Your Monday Panel is an ongoing series examining the building blocks of comics -- individual panels.

5 comments:
None of this is meant to take away from how important and wonderful a simple pretty picture can be. I didn't mean to disparage that, so look for that kind of a panel next week. I could use a break from formalism anyway.
haha you wanna talk about too much detail? the little-teeny-scketch-mark-laden nineties comics like spawn! yech, overwhelm me why don't you?
Yeah, I didn't wanna call out Jim Lee TOO bad but huuurrgh... you right you right.
That's "bad detail".
At this point in my life, i too have to agree with krietta.
But, in my opinion, the nineties was a phase of experimental for comic creators, where they put more effort on the art (yes, i used the word effort) just to attract a new set of readers who are/were more into the visuals, like me. ;]

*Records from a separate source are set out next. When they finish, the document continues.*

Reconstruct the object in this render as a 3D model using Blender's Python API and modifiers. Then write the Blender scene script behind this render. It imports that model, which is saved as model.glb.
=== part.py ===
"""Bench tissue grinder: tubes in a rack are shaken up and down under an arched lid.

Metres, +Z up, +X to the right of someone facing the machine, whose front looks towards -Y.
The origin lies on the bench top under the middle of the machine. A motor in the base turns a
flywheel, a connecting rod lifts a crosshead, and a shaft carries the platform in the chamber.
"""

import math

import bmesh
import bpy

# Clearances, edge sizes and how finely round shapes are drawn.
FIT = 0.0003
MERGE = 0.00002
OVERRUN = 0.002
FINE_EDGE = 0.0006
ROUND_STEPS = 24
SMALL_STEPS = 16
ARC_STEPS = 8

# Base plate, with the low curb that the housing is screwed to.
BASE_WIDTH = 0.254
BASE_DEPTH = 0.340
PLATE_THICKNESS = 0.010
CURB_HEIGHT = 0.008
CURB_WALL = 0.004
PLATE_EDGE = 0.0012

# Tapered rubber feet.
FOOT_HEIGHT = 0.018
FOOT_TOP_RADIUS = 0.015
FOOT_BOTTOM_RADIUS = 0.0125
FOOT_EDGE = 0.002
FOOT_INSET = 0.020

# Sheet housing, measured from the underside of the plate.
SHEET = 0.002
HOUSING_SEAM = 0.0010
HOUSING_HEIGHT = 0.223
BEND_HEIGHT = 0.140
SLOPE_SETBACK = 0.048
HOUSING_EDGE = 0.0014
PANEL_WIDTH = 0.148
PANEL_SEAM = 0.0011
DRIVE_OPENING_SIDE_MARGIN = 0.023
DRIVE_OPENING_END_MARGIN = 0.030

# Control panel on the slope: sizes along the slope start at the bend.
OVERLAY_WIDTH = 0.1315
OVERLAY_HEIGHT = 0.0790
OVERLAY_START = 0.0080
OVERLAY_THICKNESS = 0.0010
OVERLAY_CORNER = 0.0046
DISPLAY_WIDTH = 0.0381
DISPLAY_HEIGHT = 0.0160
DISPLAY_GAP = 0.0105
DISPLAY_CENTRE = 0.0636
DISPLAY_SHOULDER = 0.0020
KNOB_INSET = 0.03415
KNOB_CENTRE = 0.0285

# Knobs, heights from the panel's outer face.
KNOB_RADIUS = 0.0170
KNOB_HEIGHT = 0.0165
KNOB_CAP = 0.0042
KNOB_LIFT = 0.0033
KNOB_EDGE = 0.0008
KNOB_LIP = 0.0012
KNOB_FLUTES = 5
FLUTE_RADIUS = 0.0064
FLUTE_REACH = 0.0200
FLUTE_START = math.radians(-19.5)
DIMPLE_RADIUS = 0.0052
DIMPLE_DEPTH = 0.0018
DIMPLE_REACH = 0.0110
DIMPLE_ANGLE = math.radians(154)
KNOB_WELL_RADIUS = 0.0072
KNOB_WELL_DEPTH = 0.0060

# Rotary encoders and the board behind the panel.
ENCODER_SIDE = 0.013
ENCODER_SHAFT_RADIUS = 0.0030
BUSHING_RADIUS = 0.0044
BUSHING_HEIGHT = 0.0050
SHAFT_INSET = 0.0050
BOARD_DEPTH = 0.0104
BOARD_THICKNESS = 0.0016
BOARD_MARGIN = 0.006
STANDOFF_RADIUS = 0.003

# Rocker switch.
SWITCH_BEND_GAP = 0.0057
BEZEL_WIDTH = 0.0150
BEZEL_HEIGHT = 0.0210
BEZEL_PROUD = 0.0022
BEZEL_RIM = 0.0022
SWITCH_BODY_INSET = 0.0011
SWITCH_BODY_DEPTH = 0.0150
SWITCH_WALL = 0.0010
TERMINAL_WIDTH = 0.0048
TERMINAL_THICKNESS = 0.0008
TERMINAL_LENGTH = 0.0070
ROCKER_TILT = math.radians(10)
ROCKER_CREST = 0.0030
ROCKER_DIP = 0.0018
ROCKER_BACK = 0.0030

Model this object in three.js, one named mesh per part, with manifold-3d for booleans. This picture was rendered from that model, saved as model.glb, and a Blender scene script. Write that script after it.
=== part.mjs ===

Because, there are some people who enjoy digging out something they consider beautiful from a complete mess of lines and sketches.
Matt, i used to love Jim Lee's work, but later as i matured (its a strong word, but my vocabulary is limited..), the word "stiff" comes to mind whenever i see his art.
But still, i am thankful to him, for giving me those happy years of nineties comics.
Cheers.
p/s: can't wait to see next week's updates ;]
Yeah, I agree: the nineties were great for experimentation, something sadly missing from a lot of today's better-looking comics. And for sure, a lot of great artists came up through that nineties Image boom: Tim Sale, Mike Wieringo, Karl Kerschl, et al. Heck, even Rob Liefeld has given me some great laugh-out-loud moments. So this isn't to slam on the nineties, just a certain trend from that time period.
Thanks for the comment, as always, and I hope you'll enjoy this week!